伝えたい「技術」「心」 事例や金融支援紹介 奈良県橿原市で事業承継シンポジウム
奈良県事業承継・引継ぎ支援センター主催の事業承継シンポジウムが19日、橿原市久米町のホテルグランドメルキュール奈良橿原で開かれた。県内の事業者や事業承継支援機関、金融機関の関係者ら約230人が参加した。
主催者を代表し、奈良商工会議所の峯川郁朗専務理事が「県内の承継問題は随分前からの課題で、M&A(企業合併・買収)はもちろん、親族内承継も含めて相談に乗っている。
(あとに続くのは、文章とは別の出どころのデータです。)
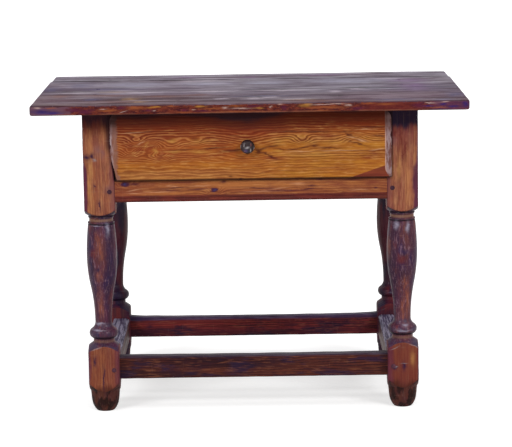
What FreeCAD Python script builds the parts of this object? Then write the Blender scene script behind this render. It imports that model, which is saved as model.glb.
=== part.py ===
import FreeCAD, Part
import math
import os

# Tavern table: a joined frame of four turned legs, an apron and a box of stretchers, a plank top
# pegged down on it, and one lipped drawer that slides out to the front.
#
# Millimetres, +Z up. The origin is on the floor under the middle of the top. The drawer faces -Y,
# and "left" and "right" are those of someone who stands in front of the drawer.

Vector = FreeCAD.Vector

# ---------------------------------------------------------------- top
table_height = 711.0
top_width = 970.0
top_depth = 640.0
top_thickness = 22.0
top_corner_radius = 9.0
top_edge_round = 3.5
front_board_width = 280.0
back_board_width = 123.0
board_gap = 0.5
middle_board_trim = 1.0
back_board_trim = 4.0

# ---------------------------------------------------------------- legs
leg_square = 70.0
end_overhang = 110.0
side_overhang = 65.0
leg_arris = 2.5
post_drop = 14.0

foot_pad_radius = 20.5
foot_toe_radius = 27.0
foot_toe_height = 8.0
foot_ball_radius = 31.0
foot_ball_height = 22.0
foot_radius = 33.5
foot_height = 47.0
foot_shoulder = 15.0
foot_block_height = 75.0

lower_shoulder_rise = 23.0
lower_neck_radius = 24.0
lower_neck_height = 8.0
ring_radius = 33.0
ring_height = 23.0
flare_radius = 26.0
flare_step = 2.0
flare_height = 17.0
flare_hollow = 1.6
waist_radius = 19.3
ogee_turn = 0.54
belly_radius = 34.7
belly_drop = 72.0
vase_top_radius = 30.2
quirk_depth = 1.4
collar_radius = 30.5
collar_height = 6.5
upper_neck_radius = 26.0
upper_neck_height = 8.5
astragal_radius = 29.3
astragal_height = 4.5
upper_shoulder_drop = 19.0

# ---------------------------------------------------------------- apron and rails
apron_depth = 206.0
apron_thickness = 22.0
apron_setback = 8.0
front_rail_height = 50.0
front_rail_thickness = 30.0
front_rail_setback = 1.5
bead_radius = 5.0
bead_quirk = 3.0
upper_rail_height = 20.0
dovetail_length = 24.0
dovetail_depth = 14.0
dovetail_root = 18.0
dovetail_tip = 26.0

# ---------------------------------------------------------------- stretchers
stretcher_height = 52.0
stretcher_thickness = 28.0
side_stretcher_thickness = 38.0
side_stretcher_setback = 1.5
stretcher_wear = 2.0
stretcher_round = 3.0

# ---------------------------------------------------------------- joints of the frame
tenon_length = 30.0
side_stretcher_tenon_length = 25.0
rail_tenon_thickness = 10.0
stretcher_tenon_thickness = 12.0
tenon_shoulder = 7.0
apron_tenon_haunch = 25.0
tenon_fit = 0.2
mortise_end_gap = 1.0
peg_radius = 5.0
peg_fit = 0.1
peg_inset = 12.0
peg_run = 10.0
peg_proud = 1.0
apron_peg_inset = 25.0
top_peg_radius = 4.0
top_peg_depth = 16.0
top_peg_spread = 160.0
top_peg_inset = 55.0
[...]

企業に寄り添った体制を整え、大切な技術などが受け継がれるよう支援を行っている」とあいさつ。
続いて、近畿経済産業局の八田明洋中小企業課長が企業の廃業の増加や事業承継に期待される効果などを解説した。
事例発表では、宇陀市室生の「民宿むろう」の山本徳章代表が、1979年創業の民宿を両親から引き継いだ経緯を説明。会社勤めを辞めた山本代表は一人旅の多い時世に合わせて4室の個室に民宿を改装、県内の民宿で一番と評判を取るようになった。
2例目は、リフォームや不動産を手がけるキノシタの木下智喜代表(譲受企業)と、建築内装専門店、田中公栄堂の田中隆平・前代表(譲渡企業)が、銀行を介して成約に至るまでの苦労や秘話を語った。M&Aがどのように行われるのか、参加者は興味深く聞いていた。
その後、休憩をはさんで「県の事業承継問題を解決に導くための連携について」をテーマにパネルディスカッションが行われ、各金融機関の事業承継支援の取り組みも紹介された。